Write out each line of the material again, word for word.

——————

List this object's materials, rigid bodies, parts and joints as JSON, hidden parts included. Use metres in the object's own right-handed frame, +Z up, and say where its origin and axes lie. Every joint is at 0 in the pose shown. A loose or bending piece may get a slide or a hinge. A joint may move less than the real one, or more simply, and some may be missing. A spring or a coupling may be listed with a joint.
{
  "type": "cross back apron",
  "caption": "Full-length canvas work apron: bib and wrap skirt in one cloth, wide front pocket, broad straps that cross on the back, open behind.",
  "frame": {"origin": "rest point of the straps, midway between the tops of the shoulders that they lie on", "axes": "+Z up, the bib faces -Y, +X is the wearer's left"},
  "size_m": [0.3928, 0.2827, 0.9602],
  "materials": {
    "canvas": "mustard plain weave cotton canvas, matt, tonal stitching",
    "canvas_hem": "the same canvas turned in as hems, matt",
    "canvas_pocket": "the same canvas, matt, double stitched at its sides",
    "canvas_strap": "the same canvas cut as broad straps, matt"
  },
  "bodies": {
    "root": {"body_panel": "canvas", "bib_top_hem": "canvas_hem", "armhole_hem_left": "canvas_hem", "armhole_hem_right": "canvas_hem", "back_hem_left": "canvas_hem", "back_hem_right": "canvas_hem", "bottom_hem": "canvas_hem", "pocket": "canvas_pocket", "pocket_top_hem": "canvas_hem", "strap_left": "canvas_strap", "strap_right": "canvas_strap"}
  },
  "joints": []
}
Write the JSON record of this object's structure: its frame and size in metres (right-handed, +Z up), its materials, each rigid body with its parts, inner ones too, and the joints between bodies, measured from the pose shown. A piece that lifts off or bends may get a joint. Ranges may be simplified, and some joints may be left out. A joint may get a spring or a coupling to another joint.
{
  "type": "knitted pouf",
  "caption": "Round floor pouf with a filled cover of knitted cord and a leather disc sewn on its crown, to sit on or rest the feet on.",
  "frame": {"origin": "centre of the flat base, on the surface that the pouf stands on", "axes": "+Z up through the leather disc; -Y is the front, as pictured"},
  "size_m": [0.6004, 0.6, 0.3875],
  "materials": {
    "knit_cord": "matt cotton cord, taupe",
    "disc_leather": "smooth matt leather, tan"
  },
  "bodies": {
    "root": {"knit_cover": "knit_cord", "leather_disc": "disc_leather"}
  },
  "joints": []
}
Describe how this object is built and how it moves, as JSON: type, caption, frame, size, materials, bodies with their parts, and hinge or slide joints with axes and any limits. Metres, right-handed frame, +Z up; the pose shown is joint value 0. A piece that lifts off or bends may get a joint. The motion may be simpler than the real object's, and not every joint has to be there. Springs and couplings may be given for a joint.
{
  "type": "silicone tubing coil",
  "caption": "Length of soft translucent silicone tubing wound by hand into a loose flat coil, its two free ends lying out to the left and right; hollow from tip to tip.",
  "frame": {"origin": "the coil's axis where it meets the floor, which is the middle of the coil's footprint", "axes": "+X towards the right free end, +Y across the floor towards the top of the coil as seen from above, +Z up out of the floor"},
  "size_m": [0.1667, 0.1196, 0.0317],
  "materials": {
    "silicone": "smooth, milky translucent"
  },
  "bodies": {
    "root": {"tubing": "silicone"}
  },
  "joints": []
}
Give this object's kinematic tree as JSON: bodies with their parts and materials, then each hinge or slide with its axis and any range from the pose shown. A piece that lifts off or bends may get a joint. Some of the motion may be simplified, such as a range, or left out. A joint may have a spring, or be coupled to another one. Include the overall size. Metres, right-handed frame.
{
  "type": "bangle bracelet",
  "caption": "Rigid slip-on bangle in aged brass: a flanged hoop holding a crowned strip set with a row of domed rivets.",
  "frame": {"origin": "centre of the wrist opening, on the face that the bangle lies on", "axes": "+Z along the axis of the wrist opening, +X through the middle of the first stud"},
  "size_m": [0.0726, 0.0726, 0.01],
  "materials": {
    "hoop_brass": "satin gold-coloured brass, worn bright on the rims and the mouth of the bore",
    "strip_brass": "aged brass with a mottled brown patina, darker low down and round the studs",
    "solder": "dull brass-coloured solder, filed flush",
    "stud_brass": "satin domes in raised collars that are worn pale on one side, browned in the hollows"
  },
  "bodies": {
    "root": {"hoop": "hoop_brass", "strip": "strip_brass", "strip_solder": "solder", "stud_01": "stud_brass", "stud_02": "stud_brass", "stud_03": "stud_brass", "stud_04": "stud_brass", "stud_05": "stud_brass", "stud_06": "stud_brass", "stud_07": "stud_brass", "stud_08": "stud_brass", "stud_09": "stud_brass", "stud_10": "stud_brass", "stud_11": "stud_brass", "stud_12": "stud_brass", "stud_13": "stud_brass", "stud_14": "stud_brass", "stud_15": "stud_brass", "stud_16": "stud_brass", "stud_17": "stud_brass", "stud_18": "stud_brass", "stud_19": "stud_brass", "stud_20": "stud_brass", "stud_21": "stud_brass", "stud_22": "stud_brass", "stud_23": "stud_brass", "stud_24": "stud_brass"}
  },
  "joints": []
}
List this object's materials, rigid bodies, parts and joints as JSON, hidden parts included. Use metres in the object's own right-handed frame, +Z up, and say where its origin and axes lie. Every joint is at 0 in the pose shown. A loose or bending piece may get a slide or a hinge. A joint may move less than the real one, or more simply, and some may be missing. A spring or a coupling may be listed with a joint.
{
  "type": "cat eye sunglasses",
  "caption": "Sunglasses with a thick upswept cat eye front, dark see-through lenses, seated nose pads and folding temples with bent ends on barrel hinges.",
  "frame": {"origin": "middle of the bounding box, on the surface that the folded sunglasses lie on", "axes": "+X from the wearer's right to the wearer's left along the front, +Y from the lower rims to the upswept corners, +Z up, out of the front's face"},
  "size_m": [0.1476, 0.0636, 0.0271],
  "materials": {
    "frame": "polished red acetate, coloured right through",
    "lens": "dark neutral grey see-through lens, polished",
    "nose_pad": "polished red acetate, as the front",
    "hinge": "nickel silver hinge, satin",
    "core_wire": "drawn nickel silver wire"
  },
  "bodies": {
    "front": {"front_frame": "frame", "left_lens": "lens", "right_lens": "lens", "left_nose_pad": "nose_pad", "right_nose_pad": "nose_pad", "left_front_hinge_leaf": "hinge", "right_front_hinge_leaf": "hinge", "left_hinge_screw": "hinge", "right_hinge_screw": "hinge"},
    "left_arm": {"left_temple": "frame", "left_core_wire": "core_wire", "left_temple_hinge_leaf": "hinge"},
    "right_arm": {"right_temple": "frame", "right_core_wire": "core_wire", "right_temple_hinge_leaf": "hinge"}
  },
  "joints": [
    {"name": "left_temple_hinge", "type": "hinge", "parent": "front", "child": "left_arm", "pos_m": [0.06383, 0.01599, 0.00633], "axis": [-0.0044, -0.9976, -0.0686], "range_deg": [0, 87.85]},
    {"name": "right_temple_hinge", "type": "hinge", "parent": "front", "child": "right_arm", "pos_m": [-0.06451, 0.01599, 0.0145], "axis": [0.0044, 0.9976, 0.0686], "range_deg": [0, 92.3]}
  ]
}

——————

* [PROBLEM SOLUTION]
List this object's materials, rigid bodies, parts and joints as JSON, hidden parts included. Use metres in the object's own right-handed frame, +Z up, and say where its origin and axes lie. Every joint is at 0 in the pose shown. A loose or bending piece may get a slide or a hinge. A joint may move less than the real one, or more simply, and some may be missing. A spring or a coupling may be listed with a joint.
{
  "type": "cross back apron",
  "caption": "Full-length canvas work apron: bib and wrap skirt in one cloth, wide front pocket, broad straps that cross on the back, open behind.",
  "frame": {"origin": "rest point of the straps, midway between the tops of the shoulders that they lie on", "axes": "+Z up, the bib faces -Y, +X is the wearer's left"},
  "size_m": [0.3928, 0.2827, 0.9602],
  "materials": {
    "canvas": "mustard plain weave cotton canvas, matt, tonal stitching",
    "canvas_hem": "the same canvas turned in as hems, matt",
    "canvas_pocket": "the same canvas, matt, double stitched at its sides",
    "canvas_strap": "the same canvas cut as broad straps, matt"
  },
  "bodies": {
    "root": {"body_panel": "canvas", "bib_top_hem": "canvas_hem", "armhole_hem_left": "canvas_hem", "armhole_hem_right": "canvas_hem", "back_hem_left": "canvas_hem", "back_hem_right": "canvas_hem", "bottom_hem": "canvas_hem", "pocket": "canvas_pocket", "pocket_top_hem": "canvas_hem", "strap_left": "canvas_strap", "strap_right": "canvas_strap"}
  },
  "joints": []
}
Write the JSON record of this object's structure: its frame and size in metres (right-handed, +Z up), its materials, each rigid body with its parts, inner ones too, and the joints between bodies, measured from the pose shown. A piece that lifts off or bends may get a joint. Ranges may be simplified, and some joints may be left out. A joint may get a spring or a coupling to another joint.
{
  "type": "knitted pouf",
  "caption": "Round floor pouf with a filled cover of knitted cord and a leather disc sewn on its crown, to sit on or rest the feet on.",
  "frame": {"origin": "centre of the flat base, on the surface that the pouf stands on", "axes": "+Z up through the leather disc; -Y is the front, as pictured"},
  "size_m": [0.6004, 0.6, 0.3875],
  "materials": {
    "knit_cord": "matt cotton cord, taupe",
    "disc_leather": "smooth matt leather, tan"
  },
  "bodies": {
    "root": {"knit_cover": "knit_cord", "leather_disc": "disc_leather"}
  },
  "joints": []
}
Describe how this object is built and how it moves, as JSON: type, caption, frame, size, materials, bodies with their parts, and hinge or slide joints with axes and any limits. Metres, right-handed frame, +Z up; the pose shown is joint value 0. A piece that lifts off or bends may get a joint. The motion may be simpler than the real object's, and not every joint has to be there. Springs and couplings may be given for a joint.
{
  "type": "silicone tubing coil",
  "caption": "Length of soft translucent silicone tubing wound by hand into a loose flat coil, its two free ends lying out to the left and right; hollow from tip to tip.",
  "frame": {"origin": "the coil's axis where it meets the floor, which is the middle of the coil's footprint", "axes": "+X towards the right free end, +Y across the floor towards the top of the coil as seen from above, +Z up out of the floor"},
  "size_m": [0.1667, 0.1196, 0.0317],
  "materials": {
    "silicone": "smooth, milky translucent"
  },
  "bodies": {
    "root": {"tubing": "silicone"}
  },
  "joints": []
}
Give this object's kinematic tree as JSON: bodies with their parts and materials, then each hinge or slide with its axis and any range from the pose shown. A piece that lifts off or bends may get a joint. Some of the motion may be simplified, such as a range, or left out. A joint may have a spring, or be coupled to another one. Include the overall size. Metres, right-handed frame.
{
  "type": "bangle bracelet",
  "caption": "Rigid slip-on bangle in aged brass: a flanged hoop holding a crowned strip set with a row of domed rivets.",
  "frame": {"origin": "centre of the wrist opening, on the face that the bangle lies on", "axes": "+Z along the axis of the wrist opening, +X through the middle of the first stud"},
  "size_m": [0.0726, 0.0726, 0.01],
  "materials": {
    "hoop_brass": "satin gold-coloured brass, worn bright on the rims and the mouth of the bore",
    "strip_brass": "aged brass with a mottled brown patina, darker low down and round the studs",
    "solder": "dull brass-coloured solder, filed flush",
    "stud_brass": "satin domes in raised collars that are worn pale on one side, browned in the hollows"
  },
  "bodies": {
    "root": {"hoop": "hoop_brass", "strip": "strip_brass", "strip_solder": "solder", "stud_01": "stud_brass", "stud_02": "stud_brass", "stud_03": "stud_brass", "stud_04": "stud_brass", "stud_05": "stud_brass", "stud_06": "stud_brass", "stud_07": "stud_brass", "stud_08": "stud_brass", "stud_09": "stud_brass", "stud_10": "stud_brass", "stud_11": "stud_brass", "stud_12": "stud_brass", "stud_13": "stud_brass", "stud_14": "stud_brass", "stud_15": "stud_brass", "stud_16": "stud_brass", "stud_17": "stud_brass", "stud_18": "stud_brass", "stud_19": "stud_brass", "stud_20": "stud_brass", "stud_21": "stud_brass", "stud_22": "stud_brass", "stud_23": "stud_brass", "stud_24": "stud_brass"}
  },
  "joints": []
}
List this object's materials, rigid bodies, parts and joints as JSON, hidden parts included. Use metres in the object's own right-handed frame, +Z up, and say where its origin and axes lie. Every joint is at 0 in the pose shown. A loose or bending piece may get a slide or a hinge. A joint may move less than the real one, or more simply, and some may be missing. A spring or a coupling may be listed with a joint.
{
  "type": "cat eye sunglasses",
  "caption": "Sunglasses with a thick upswept cat eye front, dark see-through lenses, seated nose pads and folding temples with bent ends on barrel hinges.",
  "frame": {"origin": "middle of the bounding box, on the surface that the folded sunglasses lie on", "axes": "+X from the wearer's right to the wearer's left along the front, +Y from the lower rims to the upswept corners, +Z up, out of the front's face"},
  "size_m": [0.1476, 0.0636, 0.0271],
  "materials": {
    "frame": "polished red acetate, coloured right through",
    "lens": "dark neutral grey see-through lens, polished",
    "nose_pad": "polished red acetate, as the front",
    "hinge": "nickel silver hinge, satin",
    "core_wire": "drawn nickel silver wire"
  },
  "bodies": {
    "front": {"front_frame": "frame", "left_lens": "lens", "right_lens": "lens", "left_nose_pad": "nose_pad", "right_nose_pad": "nose_pad", "left_front_hinge_leaf": "hinge", "right_front_hinge_leaf": "hinge", "left_hinge_screw": "hinge", "right_hinge_screw": "hinge"},
    "left_arm": {"left_temple": "frame", "left_core_wire": "core_wire", "left_temple_hinge_leaf": "hinge"},
    "right_arm": {"right_temple": "frame", "right_core_wire": "core_wire", "right_temple_hinge_leaf": "hinge"}
  },
  "joints": [
    {"name": "left_temple_hinge", "type": "hinge", "parent": "front", "child": "left_arm", "pos_m": [0.06383, 0.01599, 0.00633], "axis": [-0.0044, -0.9976, -0.0686], "range_deg": [0, 87.85]},
    {"name": "right_temple_hinge", "type": "hinge", "parent": "front", "child": "right_arm", "pos_m": [-0.06451, 0.01599, 0.0145], "axis": [0.0044, 0.9976, 0.0686], "range_deg": [0, 92.3]}
  ]
}